Following legal formalities and a court order, she was shifted to a shelter home in Chembur for care and protection. With no documents and almost no memory, the trail seemed cold - until police reached out to Koshish, an NGO that works closely with homeless persons. During counselling sessions conducted jointly by the NGO workers and women police personnel, Godavari mentioned one word repeatedly: Selu. That clue proved decisive.
JJ Marg police coordinated with Selu police station in Parbhani district, which confirmed that a missing person complaint had been registered 12 years earlier for a woman matching Godavari's description. Old records were retrieved. Photographs were shared. When the images reached Parbhani, the reaction was immediate. Her three sons recognised her instantly. The youngest, Kishor Raut, rushed to Mumbai carrying a sari and food - things he had waited years to give his mother.

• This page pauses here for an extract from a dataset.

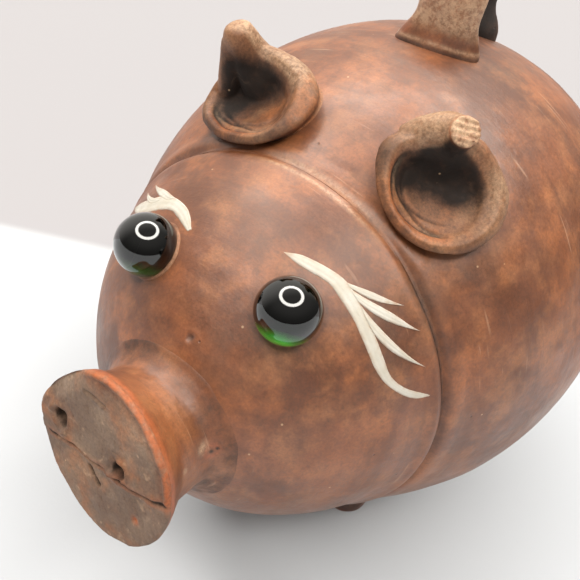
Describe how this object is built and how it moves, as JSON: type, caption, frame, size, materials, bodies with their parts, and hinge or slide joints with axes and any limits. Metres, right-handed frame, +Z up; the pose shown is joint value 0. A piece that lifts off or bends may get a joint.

After completing all legal procedures, police formally handed Godavari over to her children. The reunion was quiet, tearful, and overwhelming. A mother held her sons again after 12 years. The sons, who had grown up believing their mother was gone forever, finally brought her home.
For the officers present, the moment was as emotional as it was fulfilling. What began as a routine drive ended as a reminder of why compassion matters as much as enforcement. In a city that often moves too fast to notice its most vulnerable, Godavari's journey back to her family stands as proof that patience, empathy and perseverance can still change lives - one reunion at a time.